Logan Hardware, Dusty Groove, and saki all have their own niches but they traverse deeply into the genres they pride themselves on. Though each of these stores individually has their own specialties and covers only a third of the musical landscape, together they sell almost everything your little, record-obsessed heart could desire (the last one percent remaining is non-12" hip-hop and rap). Go to Logan Hardware for the classics and the odds and the ends, go to saki for the new and cool, and go to Dusty Groove for the rare, the soulful, and the international.

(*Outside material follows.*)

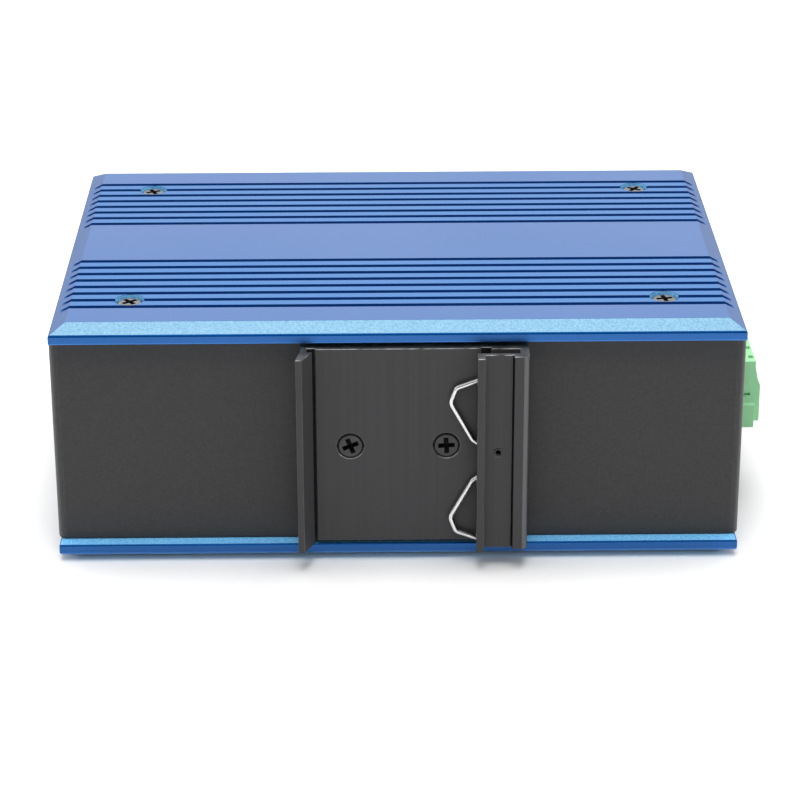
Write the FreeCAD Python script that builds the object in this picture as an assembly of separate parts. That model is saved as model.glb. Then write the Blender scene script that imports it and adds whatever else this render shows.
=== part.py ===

Chicagoans are lucky to have so many outstanding shops at their disposal and this list leaves off many quality contenders. Permanent Records, Laurie's Planet of Sound, and at least a dozen others are equally suitable for the spotlight, and I mention this simply because I am grateful. Grateful to live in a city where almost-forgotten and elusive music lives on in crates and shelves right along side the classics and the indie-darlings of today. If you want a musical education, there are many passionate and savvy clerks who can help you trace the history of Philly soul or enlighten you on Neil Young's oft-overlooked collaboration with Rick James. If you go searching in Chicago for that record you swear is nowhere, you will most likely find it at one of this city's well-stocked shops.